My thoughts were confined, however, to the hospitals on the city’s south side, which is home to the White Sox. On the north side of town, Chicago Cubs territory, emergency rooms presumably were doing business as usual.
I wouldn’t normally have had any reason to equate the great game of baseball with the traffic rate in emergency rooms if not for an interesting study I read about last month in the Science section of The New York Times. In one of the more curious examinations of the effect that sports has on the sense of well-being among passionate fans, a team of doctors in Boston decided to see whether big games being played on TV really did influence the number of patients at area emergency rooms.
Doctors have long recognized, at least anecdotally, that fewer people seem to show up for treatment at an ER when a major sporting event is going on. But the Boston researchers wanted to know whether they could finally make a direct connection between the volume of patients and the popularity of a particular sporting event.

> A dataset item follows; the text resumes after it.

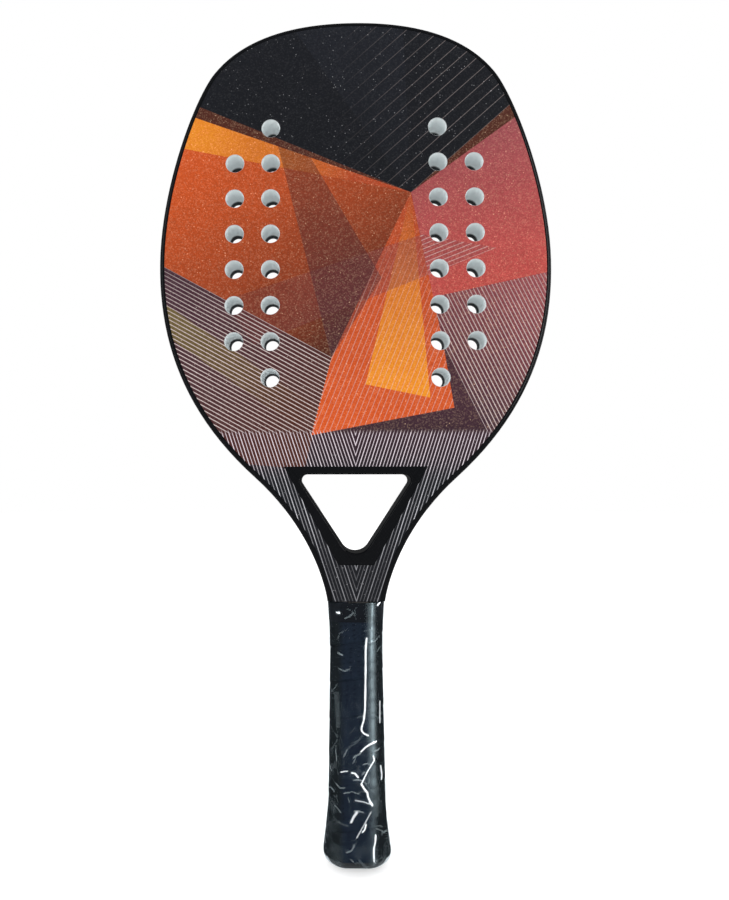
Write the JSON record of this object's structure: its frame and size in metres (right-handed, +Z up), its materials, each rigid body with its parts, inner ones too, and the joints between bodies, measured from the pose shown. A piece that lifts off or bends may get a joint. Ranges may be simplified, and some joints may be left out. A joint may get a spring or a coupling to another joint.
{
  "type": "beach tennis racket",
  "caption": "Beach tennis racket with a drilled foam head between two laminate faces, a hollow hairpin frame with a throat window, and a wound handle.",
  "frame": {"origin": "middle of the flat butt, the lowest point of the racket standing on its handle", "axes": "+X to the right seen from the front face, +Y from the front face to the rear face, +Z up the handle towards the top of the head"},
  "size_m": [0.2346, 0.034, 0.5],
  "materials": {
    "black_carbon": "satin black lacquer over carbon laminate",
    "eva_foam": "pale blue-grey closed-cell foam, cut by the drill",
    "face_print": null,
    "handle_foam": "moulded dark foam",
    "plug_foam": "soft foam plug",
    "cap_plastic": "moulded black plastic",
    "staple_steel": "bright steel wire",
    "grip_tape": "black cushioned tape with a fine grain",
    "band_tape": "black finishing tape",
    "clear_film": "clear wrinkled shrink film"
  },
  "bodies": {
    "root": {"frame_tube": "black_carbon", "throat_bridge": "black_carbon", "throat_gusset": "black_carbon", "foam_core": "eva_foam", "front_face_sheet": "face_print", "rear_face_sheet": "face_print", "handle_pallet_front": "handle_foam", "handle_pallet_rear": "handle_foam", "shaft_plug_left": "plug_foam", "shaft_plug_right": "plug_foam", "butt_cap": "cap_plastic", "cap_staple_front": "staple_steel", "cap_staple_rear": "staple_steel", "base_grip": "grip_tape", "finishing_tape": "band_tape", "grip_film": "clear_film"}
  },
  "joints": []
}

Being in Beantown, of course, the doctors figured there was no better time to conduct such a study than last fall, when the Red Sox were clawing their way through the playoffs and making fans across New England believe they might actually get to celebrate one world championship before they died.
The researchers scrutinized hour-by-hour emergency room use at six Boston-area hospitals during the 11 Red Sox playoff games. Then they compared those figures with the number of people who were watching the games. And what they found, according to the study published in the Annals of Emergency Medicine, was that the Red Sox faithful tended to show up at emergency rooms at normal or slightly higher-than-normal rates when it appeared their beloved team was on the verge of losing a big game. But whenever the buncha idiots began to come from behind in a game, visits suddenly dropped by 5 percent. During the highest-rated TV games – the final games of each series – attendance at emergency rooms plummeted by as much as 15 percent.
The researchers said they can’t be certain what the statistics reveal, aside from the obvious fact that Red Sox fans are not easily distracted from their baseball, especially when the Yankees are involved. The doctors speculated, however, that the lower numbers could indicate that many people who show up at emergency rooms may not really be sick enough to need one at that moment. It might also be true, they said, that a city’s injury rate is lower when a sizable chunk of its population is watching baseball safely at home on the couch.
Maybe so. But what the study doesn’t tell us is whether there was a surge in emergency room visits an hour or so after last year’s big games, when certain diehard Red Sox fans finally realized that the chest pains, irregular heartbeats, sweaty palms, shortness of breath and bouts of dizziness might have been more than just the typical symptoms of Red Sox fever.
The doctors on Chicago’s south side should look into this phenomenon, when things slow down in the ER. If White Sox fever is anything like the Red Sox variety, there should be a lull once the World Series begins.